La partie que les Loups préparaient depuis la reprise du 14 septembre, en respect des directives de la santé publique et du ministère de l’éducation, n’a d’autre choix que d’être annulée, et ce, même s’il n’y avait aucun cas de COVID-19 dans les deux écoles impliquées. Ce nouveau règlement empêche d’ailleurs la tenue de la plupart des parties de football scolaire.

Samedi 26 septembre, 8h30, toute l’équipe des Loups est réunie, en train de terminer les derniers préparatifs avant de prendre l’autobus pour aller disputer sa première partie. C’est alors que l’entraineur-chef reçoit l’appel de l’autre entraîneur chef qu’il s’apprête à affronter ; il vient d’être avisé que la partie ne pourra pas avoir lieu. L’annonce est brutale pour les joueurs, les entraîneurs, les parents. Ces derniers dénotent l’incohérence avec le réseau civil et l’injustice que leurs enfants vivent. Plusieurs jeunes sont en larmes.

Les Loups, c’est une organisation qui rassemble plus de 65 entraîneurs et bénévoles qui ont un seul objectif, soutenir les quelques 150 élèves-athlètes, les motiver, les accrocher. C’est un rôle crucial, tout spécialement cette année, mais il faut pouvoir s’accrocher à quelque chose. Depuis plus d’un mois, nous repoussons sans cesse le principal outil d’accrochage scolaire et de motivation chez nos jeunes. La COVID-19 n’a malheureusement pas mis en confinement le décrochage scolaire chez les jeunes garçons. Bientôt, sans parties possibles, l’organisation ne pourra plus retenir nos jeunes aux entraînements. Ils iront au parc. Ils iront dans des partys ou d’autres rassemblements. Le système les a abandonnés depuis mars. Pourquoi feraient-ils leur part en restant à la maison? La socialisation est l’essentiel de leur monde à cet âge. Le football et les autres activités parascolaires doivent reprendre, sans nouveaux bâtons dans les roues, mais c’est de plus en plus difficile d’y croire.

À chaque nouvelle étape vers un retour, une nouvelle décision nous a frappés dans notre angle mort. Les « blindsides » doivent arrêter. À l’habitude, après autant de conduite antisportive, on se fait sortir de la partie.

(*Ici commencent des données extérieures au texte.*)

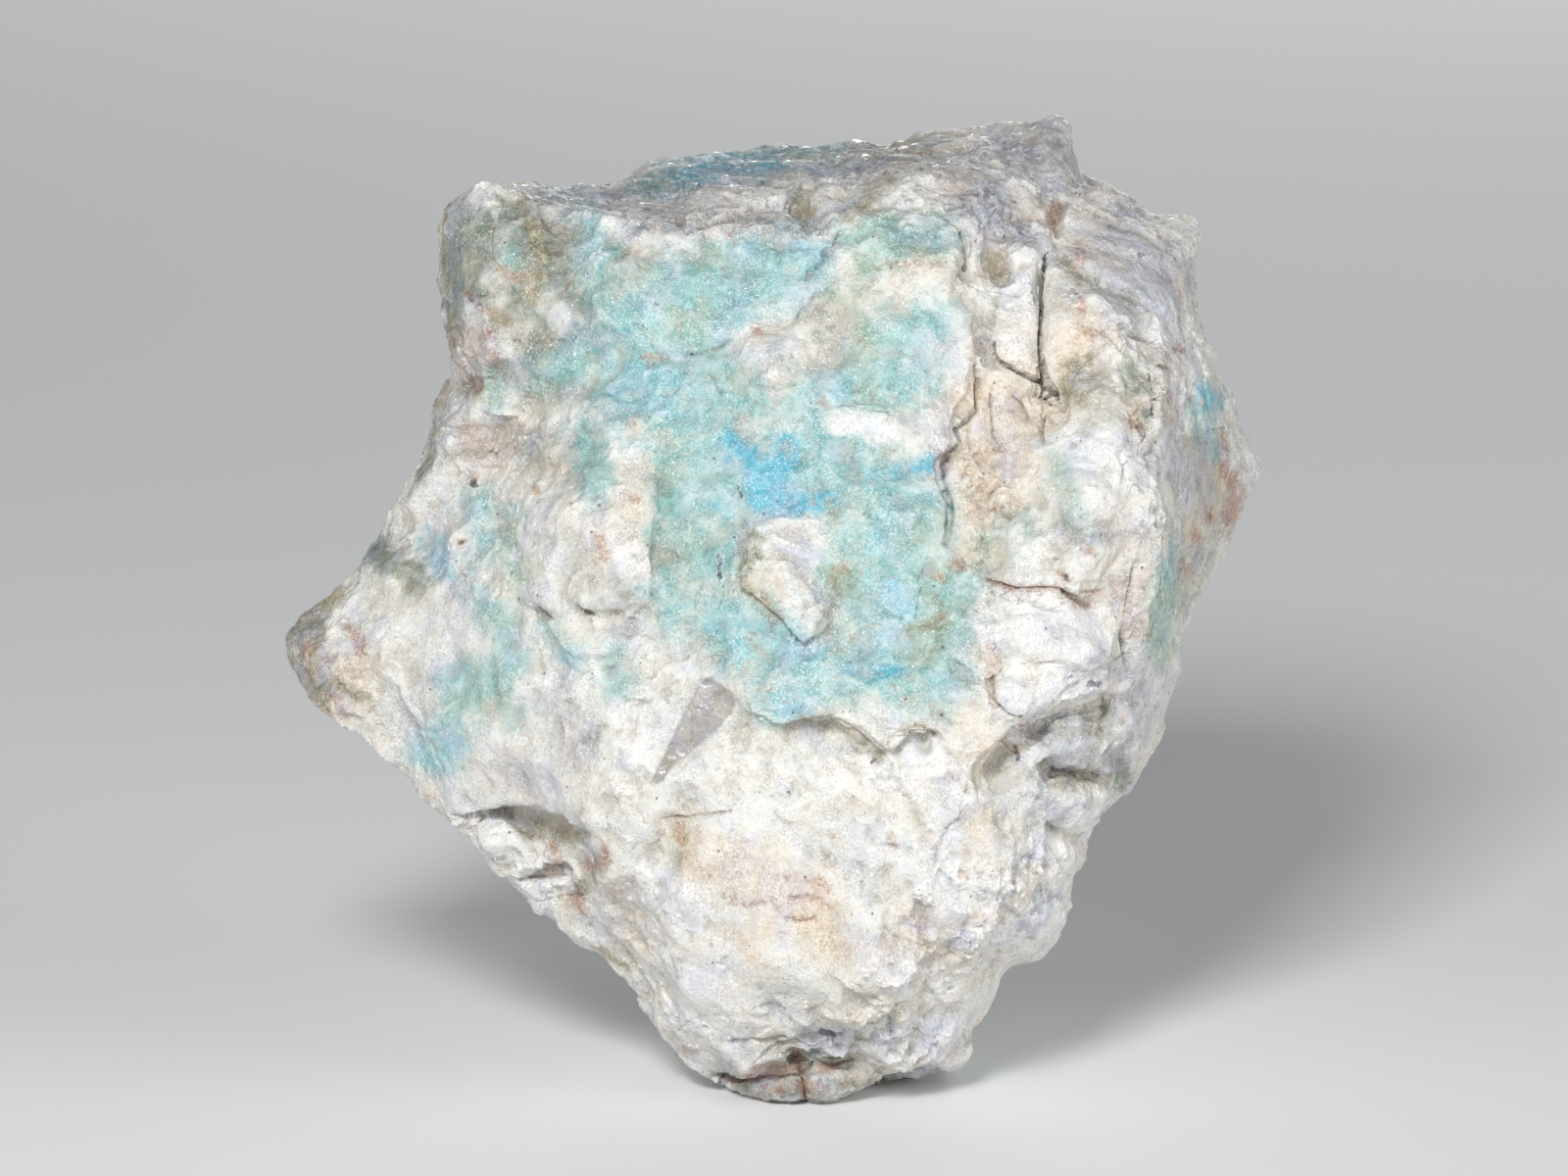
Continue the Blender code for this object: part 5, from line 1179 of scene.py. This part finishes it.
class NodeWriter:
    """Adds nodes to one tree, and joins them as they come."""

    def __init__(self, tree: bpy.types.NodeTree) -> None:
        """Starts on a tree."""
        self.tree = tree

    def add(self, kind: str, inputs: dict | None = None, **settings: object) -> bpy.types.Node:
        """Adds one node.

        Args:
            kind: the node's Blender type.
            inputs: for each input, by name or number, its value or the socket that feeds it.
            settings: the node's own settings.

        Returns:
            The new node.
        """
        node = self.tree.nodes.new(kind)
        for name, value in settings.items():
            setattr(node, name, value)
        for key, value in (inputs or {}).items():
            if isinstance(value, Socket):
                self.tree.links.new(value, node.inputs[key])
            else:
                node.inputs[key].default_value = value
        return node

    def math(self, kind: str, first: Feed, second: Feed) -> Socket:
        """The result of one step of arithmetic."""
        return self.add("ShaderNodeMath", {0: first, 1: second}, operation=kind).outputs[0]

    def times(self, first: Feed, second: Feed) -> Socket:
        """The product of two values."""
        return self.math("MULTIPLY", first, second)

    def vector(self, kind: str, inputs: dict) -> Socket:
        """The result of one step of arithmetic on vectors."""
        return self.add("ShaderNodeVectorMath", inputs, operation=kind).outputs[0]

    def ranged(
        self, value: Feed, low: Feed, high: Feed, to: tuple[float, float] = (0.0, 1.0)
    ) -> Socket:
        """A smooth rise from to[0] at low to to[1] at high."""
        inputs = {"Value": value, "From Min": low, "From Max": high, "To Min": to[0], "To Max": to[1]}
        return self.add("ShaderNodeMapRange", inputs, interpolation_type="SMOOTHSTEP").outputs["Result"]

    def mixed(self, share: Feed, under: Feed, over: Feed) -> Socket:
        """One colour laid over another; either may be a screen colour such as "#EDEBE6"."""
        under, over = (linear(colour) if isinstance(colour, str) else colour for colour in (under, over))
        return self.add("ShaderNodeMix", {0: share, 6: under, 7: over}, data_type="RGBA").outputs[2]

    def wave(self, place: Feed, scale: Feed, detail: float, roughness: float = 0.5) -> Socket:
        """Rounded noise from 0 to 1."""
        inputs = {"Vector": place, "Scale": scale, "Detail": detail, "Roughness": roughness}
        return self.add("ShaderNodeTexNoise", inputs).outputs["Fac"]

    def cells(self, place: Feed, scale: Feed) -> tuple[Socket, Socket]:
        """Scattered cells: the distance to a cell's middle, and a colour of its own for each."""
        made = self.add("ShaderNodeTexVoronoi", {"Vector": place, "Scale": scale}).outputs
        return made["Distance"], made["Color"]

    def some(self, colour: Feed, channel: str, limit: Feed) -> Socket:
        """A mask of the cells whose own colour passes a limit in one channel."""
        parts = self.add("ShaderNodeSeparateColor", {"Color": colour}).outputs
        return self.math("GREATER_THAN", parts[channel], limit)

    def stored(self, name: str) -> Socket:
        """A value that the surface keeps at its corners."""
        return self.add("ShaderNodeAttribute", attribute_name=name).outputs["Fac"]

    def placed(self, group: bpy.types.NodeTree, inputs: dict) -> dict[str, Socket]:
        """The outputs of a node group that is placed with its own values."""
        return dict(self.add("ShaderNodeGroup", inputs, node_tree=group).outputs.items())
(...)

En clôture, nous tenons à rappeler que nous adhérons aux mesures dictées par la santé publique. Toutefois, devant le traitement différent offert aux ligues scolaires et civiles, il est de plus en plus difficile d’y trouver du sens. L’incohérence des décisions prises par votre gouvernement engendre un climat d’incertitude et un sentiment d’injustice chez nos jeunes, chez nos entraîneurs et chez nous, les parents. Nous prenons donc le temps de vous écrire aujourd’hui, pour éviter que ce genre de situation se produise à nouveau.